Deep Learning Approaches for Motor Imagery Brain-Computer Interfaces

Abstract

Motor imagery represents one Brain-Computer Interface (BCI) paradigm that has been utilized in developing applications to assist subjects with motor disability. Such paradigm relies on analyzing brain electroencephalography (EEG) activity to identify the intended movement direction. Existing motor imagery feature extraction techniques are focused on utilizing traditional signal processing and machine learning techniques. Recent advances in the deep learning field has inspired the development of few methods for motor imagery classification that achieved further performance improvement.
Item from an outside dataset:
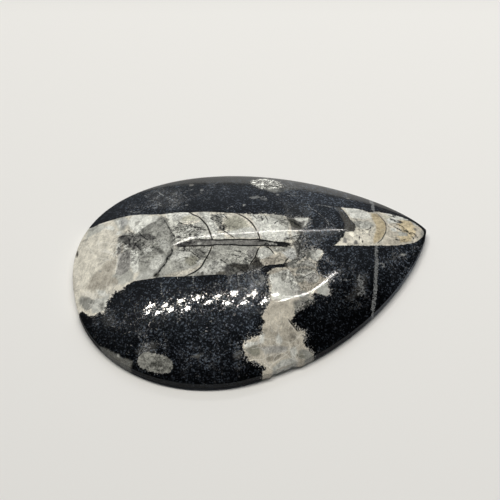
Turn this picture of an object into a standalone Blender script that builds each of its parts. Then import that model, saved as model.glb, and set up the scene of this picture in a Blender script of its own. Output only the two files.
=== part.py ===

This thesis introduces a deep neural network approach for motor imagery classification using Long Short-Term Memory (LSTM) combined with Autoencoders based on a sequence-to-sequence architecture. The proposed network extracts features from the frequency-domain representation of EEG signals. This network is trained to obtain low-dimensional representation of EEG features that are then fed into a multi-layer perceptron of 3 layers for classification. Systematic and extensive examinations have been carried out by applying the approach to public benchmark EEG datasets. The obtained results outperform classical state–of-the-art methods employing standard frequency-domain features and common spatial patterns, and comparative results to methods such as filter bank common spatial pattern and its variants. Our results indicate the efficacy of the proposed LSTM autoencoder approach in EEG motor imagery classification.